The Testaments

Nan A. Talese: Doubleday. Sept. 2019. 419p. ISBN 9780385543781. $28.95; ebk. ISBN 9780385543798. F
In the decades since the publication of her great dystopian classic, The Handmaid’s Tale, Atwood has been frequently asked how the totalitarian, woman-oppressing Gilead finally fell. Her response is piercingly relevant, not only because the backstory continues to show how human rights can be eroded through a blend of power grab and compromise, but because it echoes international politics and the refugee crisis today. Refugees from Gilead have been struggling to reach Canada, and the smuggled-out Baby Nicole is a cause célèbre in Gilead, which in the classic style of its American antecedents has been aggressively intervening across its northern border to get her back and halt Mayday resistance to its authority. Through a series of testaments from a powerful source within Gilead and two crucial young witnesses, we see how a long-laid plan to effect Gilead's collapse is put into play. As the novel opens, an explosion takes the lives of two Maydayers parenting teenage Daisy, whose real identity won’t surprise readers even as it shocks her.
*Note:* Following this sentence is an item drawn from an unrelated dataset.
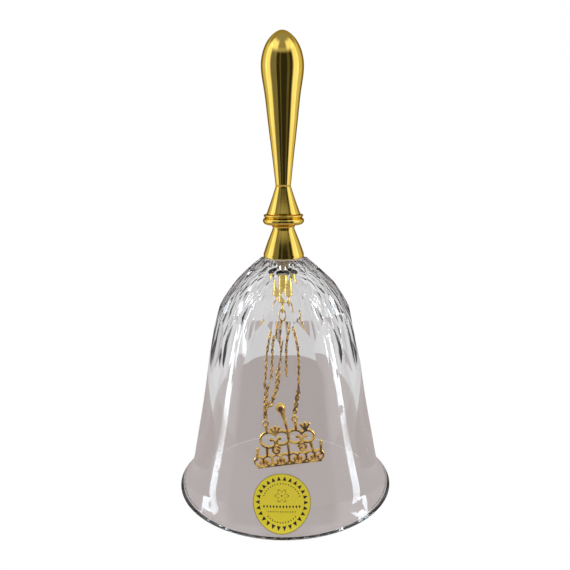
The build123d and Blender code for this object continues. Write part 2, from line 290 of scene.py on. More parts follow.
def cast_gold():
    """Bright plate over a cast surface, with dark colour in random patches on the flats of the strokes that
    face front and back: partly stain, partly painted shade for how those flats fall dark.
    """
    sheet = sheet_for("cast_gold")
    place = sheet.place()
    facing = abs(sheet.axes(sheet.add("ShaderNodeNewGeometry", output="Normal"))[1])
    patch = sheet.ramp(sheet.noise(place, 260.0, 2.0), 0.41, 0.55)
    # Painted shade: the flats that face front and back are darkened by their direction, only where the
    # random patches fall.
    stain_and_painted_shade = sheet.ramp(facing, 0.74, 0.94) * patch
    grain = sheet.noise(place, 1500.0, 3.0)
    shader = sheet.add("ShaderNodeBsdfPrincipled", inputs={
        # The dark brown here is painted shade on the front and back flats, mixed with stain.
        "Base Color": sheet.mix(stain_and_painted_shade, rgb(0.97, 0.66, 0.17), rgb(0.13, 0.06, 0.014)),
        "Metallic": 1.0,
        "Roughness": 0.14 + grain * 0.12 + stain_and_painted_shade * 0.25,
        "Normal": sheet.bump(grain, 0.00005, 0.6),
    })
    return sheet.surface(shader)


def wire_gold():
    """Bright drawn wire, stained dark in patches."""
    sheet = sheet_for("wire_gold")
    place = sheet.place()
    rubbed = sheet.ramp(sheet.noise(place, 620.0, 1.0), 0.46, 0.60)
    shader = sheet.add("ShaderNodeBsdfPrincipled", inputs={
        "Base Color": sheet.mix(rubbed, rgb(0.95, 0.66, 0.20), rgb(0.30, 0.15, 0.03)),
        "Metallic": 1.0,
        "Roughness": 0.12 + rubbed * 0.16,
    })
    return sheet.surface(shader)


THREADS_PER_METRE = 2000.0


def plated_rod():
    """Yellow plate on a threaded rod, whose thread is fine ridges across the axis."""
    sheet = sheet_for("plated_rod")
    place = sheet.place()
    up = sheet.axes(place)[2]
    thread = abs(up * THREADS_PER_METRE % 1.0 - 0.5)
    tarnish = sheet.noise(place, 500.0, 3.0)
    shader = sheet.add("ShaderNodeBsdfPrincipled", inputs={
        "Base Color": sheet.mix(tarnish, rgb(0.80, 0.66, 0.40), rgb(0.62, 0.47, 0.26)),
        "Metallic": 1.0,
        "Roughness": 0.28 + tarnish * 0.2,
        "Normal": sheet.bump(thread, 0.0001, 0.8),
    })
    return sheet.surface(shader)


def soft_vinyl():
    """Milky soft washer with a faint grain."""
    sheet = sheet_for("soft_vinyl")
    grain = sheet.noise(sheet.place(), 1800.0, 2.0)
    shader = sheet.add("ShaderNodeBsdfPrincipled", inputs={
        "Base Color": sheet.mix(grain, rgb(0.86, 0.80, 0.62), rgb(0.93, 0.88, 0.72)),
        "Roughness": 0.35 + grain * 0.2,
        "Normal": sheet.bump(grain, 0.00003, 0.4),
    })
    return sheet.surface(shader)


# ---- glass bell ----------------------------------------------------------------------------------
RIM_ROUND = 0.6
SEAT_RADIUS = 8.6
BORE_IN_GLASS = 2.2
CROWN_INSIDE = 82.0
CROWN_FLAT_RADIUS = 4.4
OUTER_CURVE = [(38.25, 3.6), (36.1, 8.4), (34.9, 14.0), (30.8, 36.0), (26.6, 61.5), (23.9, 71.0),
               (18.0, 80.0)]
INNER_CURVE = [(35.4, 4.4), (31.5, 14.0), (26.2, 36.0), (21.2, 58.0), (16.8, 70.0), (11.5, 77.5)]
INNER_RIM = 38.7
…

Daisy is persuaded to join the battle against Gilead, while several young women in the country itself resist the frightening prospect of marriage by joining the nunlike Aunts. With Cat’s Eye majesty, Atwood nails the spirit of these women as she investigates the head Aunt’s scary complexities. 
VERDICT  If The Handmaid’s Tale chills to the marrow, its sequel surges along with a sort of dark ebullience, absorbing as a thriller and ultimately hopeful even as it highlights the dangers that always lie in wait. [See Prepub Alert, 3/4/19.]